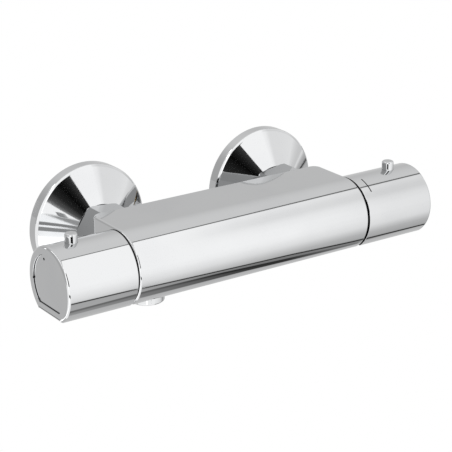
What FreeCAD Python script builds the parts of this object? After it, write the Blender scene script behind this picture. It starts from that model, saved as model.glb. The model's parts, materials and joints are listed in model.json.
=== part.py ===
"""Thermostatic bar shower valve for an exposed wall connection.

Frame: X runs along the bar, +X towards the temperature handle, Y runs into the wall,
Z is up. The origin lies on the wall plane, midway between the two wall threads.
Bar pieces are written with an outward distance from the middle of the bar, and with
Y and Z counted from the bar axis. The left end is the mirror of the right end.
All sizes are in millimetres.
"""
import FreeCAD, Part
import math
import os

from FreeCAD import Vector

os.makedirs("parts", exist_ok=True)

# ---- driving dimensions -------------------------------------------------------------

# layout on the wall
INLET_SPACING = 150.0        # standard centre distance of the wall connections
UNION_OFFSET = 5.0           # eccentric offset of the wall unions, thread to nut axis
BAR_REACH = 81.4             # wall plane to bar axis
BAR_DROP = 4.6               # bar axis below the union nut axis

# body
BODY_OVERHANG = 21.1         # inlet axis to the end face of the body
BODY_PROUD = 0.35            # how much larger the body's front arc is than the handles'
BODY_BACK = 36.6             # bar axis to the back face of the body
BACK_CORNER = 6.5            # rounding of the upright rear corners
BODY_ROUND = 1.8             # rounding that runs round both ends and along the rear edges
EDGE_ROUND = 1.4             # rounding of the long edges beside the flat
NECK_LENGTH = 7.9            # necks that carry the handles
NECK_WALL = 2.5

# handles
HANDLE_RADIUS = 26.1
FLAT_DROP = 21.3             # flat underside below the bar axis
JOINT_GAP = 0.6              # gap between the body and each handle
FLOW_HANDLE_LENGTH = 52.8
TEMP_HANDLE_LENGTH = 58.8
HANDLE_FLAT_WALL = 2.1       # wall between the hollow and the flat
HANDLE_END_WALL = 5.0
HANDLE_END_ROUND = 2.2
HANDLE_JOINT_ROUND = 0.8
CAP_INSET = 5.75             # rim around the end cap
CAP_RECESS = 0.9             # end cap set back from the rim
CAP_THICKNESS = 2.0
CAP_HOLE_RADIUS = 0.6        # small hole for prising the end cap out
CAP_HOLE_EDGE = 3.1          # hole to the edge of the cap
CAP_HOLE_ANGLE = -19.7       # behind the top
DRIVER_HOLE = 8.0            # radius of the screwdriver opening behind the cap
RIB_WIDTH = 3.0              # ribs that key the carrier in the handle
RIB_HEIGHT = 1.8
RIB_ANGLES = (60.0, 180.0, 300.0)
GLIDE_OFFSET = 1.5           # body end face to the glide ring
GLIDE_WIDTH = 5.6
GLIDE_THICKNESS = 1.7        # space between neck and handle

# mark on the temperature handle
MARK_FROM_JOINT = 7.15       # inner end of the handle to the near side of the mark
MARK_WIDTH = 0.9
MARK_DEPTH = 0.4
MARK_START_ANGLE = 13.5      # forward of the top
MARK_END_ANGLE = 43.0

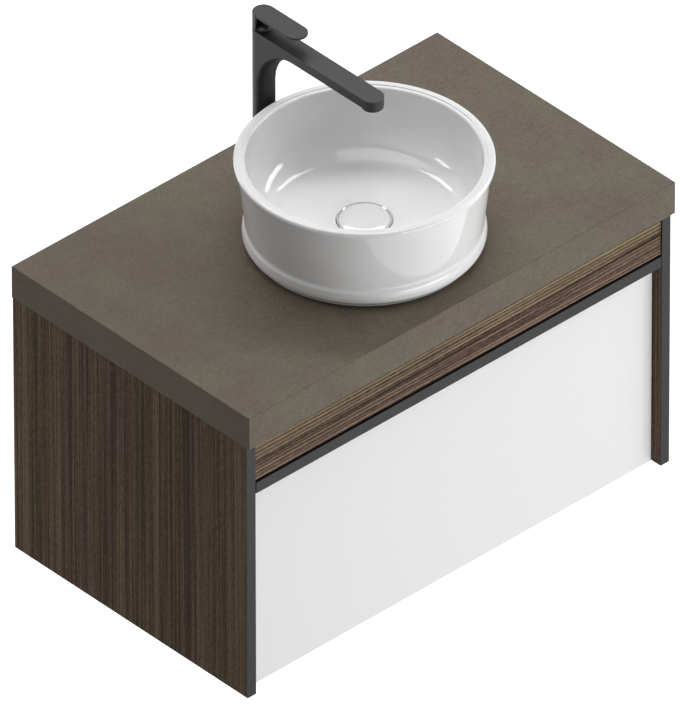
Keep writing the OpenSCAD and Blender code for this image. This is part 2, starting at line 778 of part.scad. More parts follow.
—————
### Directions
Reproduce the data in full, exactly as presented.

### Answer to this task
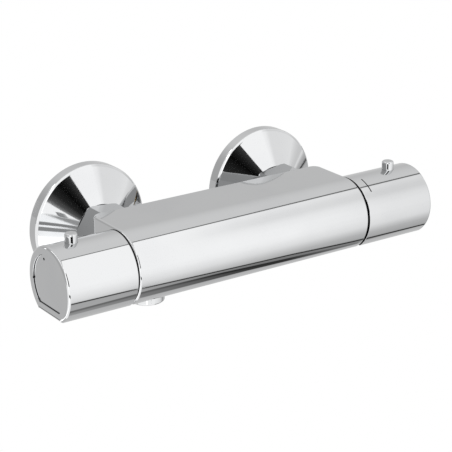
What FreeCAD Python script builds the parts of this object? After it, write the Blender scene script behind this picture. It starts from that model, saved as model.glb. The model's parts, materials and joints are listed in model.json.
=== part.py ===
"""Thermostatic bar shower valve for an exposed wall connection.

Frame: X runs along the bar, +X towards the temperature handle, Y runs into the wall,
Z is up. The origin lies on the wall plane, midway between the two wall threads.
Bar pieces are written with an outward distance from the middle of the bar, and with
Y and Z counted from the bar axis. The left end is the mirror of the right end.
All sizes are in millimetres.
"""
import FreeCAD, Part
import math
import os

from FreeCAD import Vector

os.makedirs("parts", exist_ok=True)

# ---- driving dimensions -------------------------------------------------------------

# layout on the wall
INLET_SPACING = 150.0        # standard centre distance of the wall connections
UNION_OFFSET = 5.0           # eccentric offset of the wall unions, thread to nut axis
BAR_REACH = 81.4             # wall plane to bar axis
BAR_DROP = 4.6               # bar axis below the union nut axis

# body
BODY_OVERHANG = 21.1         # inlet axis to the end face of the body
BODY_PROUD = 0.35            # how much larger the body's front arc is than the handles'
BODY_BACK = 36.6             # bar axis to the back face of the body
BACK_CORNER = 6.5            # rounding of the upright rear corners
BODY_ROUND = 1.8             # rounding that runs round both ends and along the rear edges
EDGE_ROUND = 1.4             # rounding of the long edges beside the flat
NECK_LENGTH = 7.9            # necks that carry the handles
NECK_WALL = 2.5

# handles
HANDLE_RADIUS = 26.1
FLAT_DROP = 21.3             # flat underside below the bar axis
JOINT_GAP = 0.6              # gap between the body and each handle
FLOW_HANDLE_LENGTH = 52.8
TEMP_HANDLE_LENGTH = 58.8
HANDLE_FLAT_WALL = 2.1       # wall between the hollow and the flat
HANDLE_END_WALL = 5.0
HANDLE_END_ROUND = 2.2
HANDLE_JOINT_ROUND = 0.8
CAP_INSET = 5.75             # rim around the end cap
CAP_RECESS = 0.9             # end cap set back from the rim
CAP_THICKNESS = 2.0
CAP_HOLE_RADIUS = 0.6        # small hole for prising the end cap out
CAP_HOLE_EDGE = 3.1          # hole to the edge of the cap
CAP_HOLE_ANGLE = -19.7       # behind the top
DRIVER_HOLE = 8.0            # radius of the screwdriver opening behind the cap
RIB_WIDTH = 3.0              # ribs that key the carrier in the handle
RIB_HEIGHT = 1.8
RIB_ANGLES = (60.0, 180.0, 300.0)
GLIDE_OFFSET = 1.5           # body end face to the glide ring
GLIDE_WIDTH = 5.6
GLIDE_THICKNESS = 1.7        # space between neck and handle

# mark on the temperature handle
MARK_FROM_JOINT = 7.15       # inner end of the handle to the near side of the mark
MARK_WIDTH = 0.9
MARK_DEPTH = 0.4
MARK_START_ANGLE = 13.5      # forward of the top
MARK_END_ANGLE = 43.0

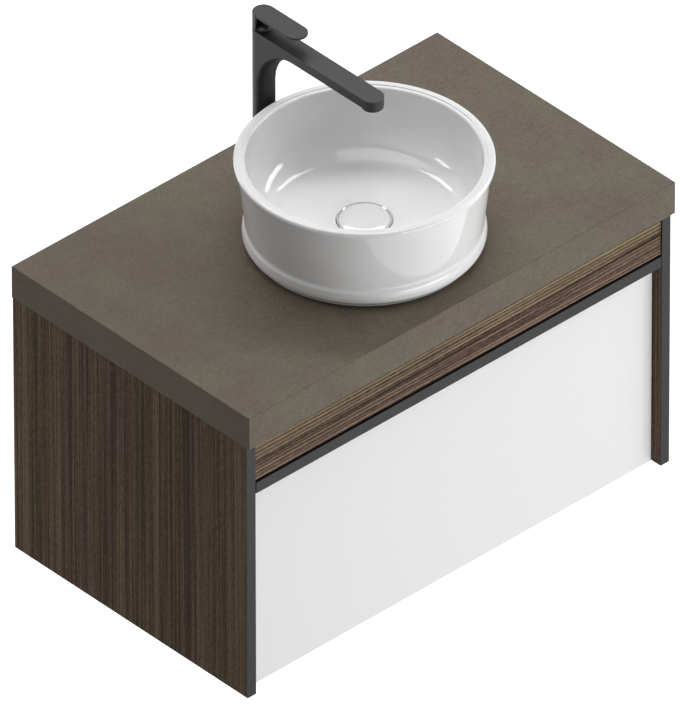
Keep writing the OpenSCAD and Blender code for this image. This is part 2, starting at line 778 of part.scad. More parts follow.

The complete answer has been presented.